Lundi, après le metro Carole est au boulot avant le dodo. Hélène qui vient me chercher, sonne à la porte de fer. Sur le chemin nous buvons un café à dix francs, des mouchoirs en papier, et nous voilà sous la pyramide du Louvre. Vive la grève du personnel qui manifeste pour le maintien de ses prérogatives et qui nous laisse entrer sans payer. Des statues, des statues et des statues, d’argile, de marbre, de bronze, d’argent et d’or, je ne ferme plus les paupières pour qu’un maximum de cette perfection me pénètre en si peu de temps imparti. La victoire de Samothrace retrouve enfin l’enfant rêveur qui est en moi, mais la vénus me cherche encore. Nous n’avons pas le temps. Un self végétarien près de l’Opéra où le ragoût de soja lyophilisé est délicieux. Hélène est toujours avec moi dans ce XVIème arrondissement où je passe cette deuxième moitié orale de concours. Je n’ai pas de photo, elle s’affole mais je tiens bon.
« Borghese Joseph? »
Je me rends compte à présent que les souvenirs d’une vie ne peuvent pas tous se rattraper dans le filet percé de la mémoire. Ils s’enfouissent dans les méandres du cortex pour devenir expérience pure.

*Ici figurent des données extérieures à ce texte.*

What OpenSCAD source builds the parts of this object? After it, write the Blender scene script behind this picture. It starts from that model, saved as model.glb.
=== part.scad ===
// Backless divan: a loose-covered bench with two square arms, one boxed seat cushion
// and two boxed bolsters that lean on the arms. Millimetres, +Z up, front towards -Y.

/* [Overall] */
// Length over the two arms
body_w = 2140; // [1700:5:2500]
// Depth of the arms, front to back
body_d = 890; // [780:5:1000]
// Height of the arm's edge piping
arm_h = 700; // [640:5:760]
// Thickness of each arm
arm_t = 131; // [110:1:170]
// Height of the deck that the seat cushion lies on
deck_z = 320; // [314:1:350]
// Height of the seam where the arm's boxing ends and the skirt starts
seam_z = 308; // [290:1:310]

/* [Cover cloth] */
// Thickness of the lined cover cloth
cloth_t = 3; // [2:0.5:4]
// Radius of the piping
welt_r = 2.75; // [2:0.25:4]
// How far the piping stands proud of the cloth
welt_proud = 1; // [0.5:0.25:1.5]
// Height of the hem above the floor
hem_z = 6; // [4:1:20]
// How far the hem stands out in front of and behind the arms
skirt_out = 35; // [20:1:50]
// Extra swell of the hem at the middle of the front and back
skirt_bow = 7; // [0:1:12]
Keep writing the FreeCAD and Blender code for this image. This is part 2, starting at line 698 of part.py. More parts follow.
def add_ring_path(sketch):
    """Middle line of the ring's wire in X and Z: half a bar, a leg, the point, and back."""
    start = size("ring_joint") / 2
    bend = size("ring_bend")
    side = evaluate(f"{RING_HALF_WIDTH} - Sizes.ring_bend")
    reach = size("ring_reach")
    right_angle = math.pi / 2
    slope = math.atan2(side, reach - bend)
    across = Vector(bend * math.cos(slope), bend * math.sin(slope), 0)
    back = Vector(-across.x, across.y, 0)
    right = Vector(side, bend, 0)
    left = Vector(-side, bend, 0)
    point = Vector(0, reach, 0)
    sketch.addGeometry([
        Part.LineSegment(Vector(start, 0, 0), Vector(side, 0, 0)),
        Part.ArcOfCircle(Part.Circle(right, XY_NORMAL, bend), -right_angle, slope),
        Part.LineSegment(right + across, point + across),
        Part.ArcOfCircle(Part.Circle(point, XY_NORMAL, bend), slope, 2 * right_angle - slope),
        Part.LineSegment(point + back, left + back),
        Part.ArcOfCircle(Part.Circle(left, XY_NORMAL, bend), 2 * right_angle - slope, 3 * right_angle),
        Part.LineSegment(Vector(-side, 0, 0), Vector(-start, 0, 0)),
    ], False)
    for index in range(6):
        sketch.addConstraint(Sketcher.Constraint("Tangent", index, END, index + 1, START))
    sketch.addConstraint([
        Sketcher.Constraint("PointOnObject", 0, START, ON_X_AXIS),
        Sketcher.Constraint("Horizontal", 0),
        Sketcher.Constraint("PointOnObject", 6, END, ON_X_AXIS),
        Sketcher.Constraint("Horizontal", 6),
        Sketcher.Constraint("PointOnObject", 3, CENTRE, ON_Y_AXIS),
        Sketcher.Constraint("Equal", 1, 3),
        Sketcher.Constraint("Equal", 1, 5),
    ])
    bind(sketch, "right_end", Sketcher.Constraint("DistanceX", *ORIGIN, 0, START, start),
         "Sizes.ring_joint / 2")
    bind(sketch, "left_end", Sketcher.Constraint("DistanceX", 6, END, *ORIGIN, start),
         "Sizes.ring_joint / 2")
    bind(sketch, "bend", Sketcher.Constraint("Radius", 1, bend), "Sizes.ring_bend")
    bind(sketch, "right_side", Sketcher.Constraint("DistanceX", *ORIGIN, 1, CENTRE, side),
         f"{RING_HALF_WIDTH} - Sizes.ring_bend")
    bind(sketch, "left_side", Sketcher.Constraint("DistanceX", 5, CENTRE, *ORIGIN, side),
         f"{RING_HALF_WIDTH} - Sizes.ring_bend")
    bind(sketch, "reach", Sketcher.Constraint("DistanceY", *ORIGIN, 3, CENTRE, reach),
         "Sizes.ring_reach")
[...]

"La publicité prend une place grandissante dans notre société. Qu’en pensez-vous?"
Je trace un plan au brouillon auquel je m’accroche comme l’alpiniste à son piton. Pendant les palabres, je ne perds pas la face et reste imperturbable malgré les coups de mes adversaires qui me jugent.
"Qui êtes-vous pour être insensible à la publicité?
-Les déneigeurs veulent faire grève, et vous que faites-vous?
-Quelle est la différence entre le service public et le privé?
-Etes-vous géographiquement mobile?
-Merci Monsieur, au revoir."
Ces vingt minutes m’ont vidé. Ma sœur cachée par une pile du hall me retrouve. Nous terminons l’après-midi ensemble en faisant du shopping. Nous nous embrassons chaleureusement et échangeons de derniers conseils dans la multitude de cette foule affairée. Dernier repas que je confectionne pour Carole.
La nuit, toujours elle si , passe.
Mardi, après nos embrassades Carole part se noyer dans la masse laborieuse de la capitale et moi dans le flot des provinciaux soulagés de quitter Paris.
Gare de Lyon, 9H38, le train démarre.